The 2010 US Census shows that our county had 190,865 residents. In 2020, population grew by 14 percent to 218,245. Those who study such numbers and prognosticate future growth state that Clay County could likely be the fastest growing county in Florida (which as a state is growing quickly, too) in the next few years.  By 2030 the number is expected to be over 252,000. By 2045 the number is expected to be more than 285,000 and long-term projections show the numbers continuing to rise through 2070.1 

As of this writing, there are at least 35,000 homes being built in an area of our county that has been forest and fields up to this point. The PARC Group (Master Developer of the Nocatee and eTown communities in St. Johns County) is developing a new community in Clay County that will cover over 3,000 acres with an estimated 4,000 homes along with retail and office space.2


From Where Are These People Coming?

Now, I know this post is very specific to my region and my church, but I believe there may be some insight here that is transferrable to other areas of our nation, especially suburban areas that are changing rapidly.
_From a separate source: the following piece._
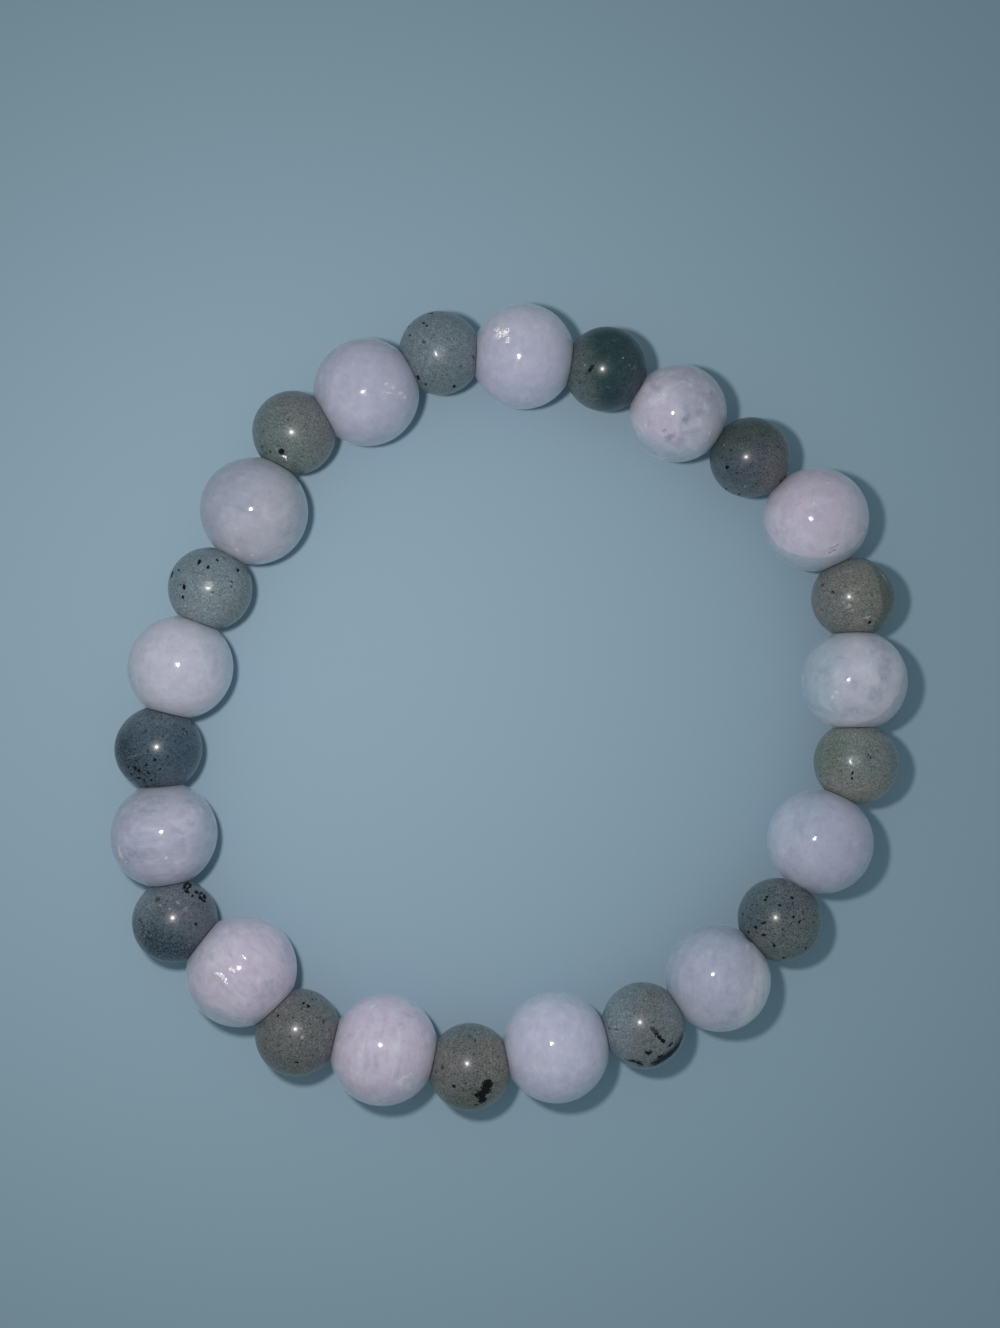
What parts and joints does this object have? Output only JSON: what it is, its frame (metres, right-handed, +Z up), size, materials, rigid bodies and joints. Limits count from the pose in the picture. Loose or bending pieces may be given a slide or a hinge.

As the group of pastors discussed the coming changes, one question that came up was "Where are these people coming from?" and "Where do they work?"

The answer may be surprising. With the "work-at-home" option now normative for many, it seems that many new residents of neighboring counties and planned communities (like Nocatee) did not change jobs when they relocated to the area, but simply work via Zoom or online from their home-office. One friend told me that the majority of his neighbors are from New York, New Jersey, Pennsylvania, and other areas outside the Sunshine State. The mayor of Jacksonville is even featured on billboards that have popped up in Los Angeles, Chicago, New York and other large cities promoting Jacksonville and our surrounding areas as a great place to relocate. Thus, the thousands of homes coming will be likely filled with relocated families from other states. While Reddit threads and online discussion boards give details to many related to relocating their families to new homes, planned communities, better schools, golf courses, beaches, etc. few are discussing the great churches in the area. Why? Because they're mostly not looking for church.

What Does This Mean?

From my perspective, at a minimum, it means the following:

  • People believe safe neighborhoods matter
  • A higher value will be placed on entertainment and amenities
  • More schools will be built
  • Even with the building of a new expressway, traffic will increase greatly and drive times will increase for just about everyone
  • County politics will change as this traditionally very red county becomes purple and traditional "good ole boy" relationships will die out
  • Megachurches will continue to grow, and while they will have thousands attending regularly, tens of thousands...if not over one-hundred thousand plus of our residents will not be attending any church 
  • More church plants will be needed, but space will be a premium
  • Those who hate change will become curmudgeons because...change is happening
  • Churches that continue to calendar, function, and program like it is 2005 will be focused on reaching people who no longer exist and after a good number of funerals will be panicking as they struggle to stay open
  • Churches that believe putting a sign up inviting the community to the latest Christian event will sufficiently reach the already saved who attend other churches, but will not make a dent in the unchurched community
  • Traditionally rural churches will be forced to recognize that they are now suburban churches
  • Traditionally suburban churches will have to face the reality that their ministry focus and community now are more urban than in the past
  • Legacy churches must embrace and support church plants
  • Church fostering and shared space plans will have to develop
  • Churches that continue to live in silos rather than partnering with like-minded, doctrinally-aligned others in the community will die
  • Demographic shifts will mean that churches who are mono-racial in their leadership and membership makeup will be effectively missing the actual neighbors in their community

There are more and while I am no prophet, nor the son of a prophet, I do believe these realities are upon us.

Since the churches that will reach the majority of these new neighbors likely do not exist today, we must pray for God to call out the planters and pastors within our own community churches. I long to see dozens of new churches planted in our county and I believe the majority of them need to be led by called out, qualified, God-loving, gospel-centered individuals who have called Clay County home for years. 

Friends, the harvest is here. And while the majority are not looking for a new church, a Christian group, or even desire such, just as with Isaiah when he was called and sent by God, we must be willing to say "Here am I. Send me!"

The world is coming. We must welcome them with the Gospel.



1 Florida Department of Transportation, "Technical Memorandum: Projections of Florida Population by County, 2020-2070," p. 11.

2 The PARC Group, "The Future: Clay County, Florida."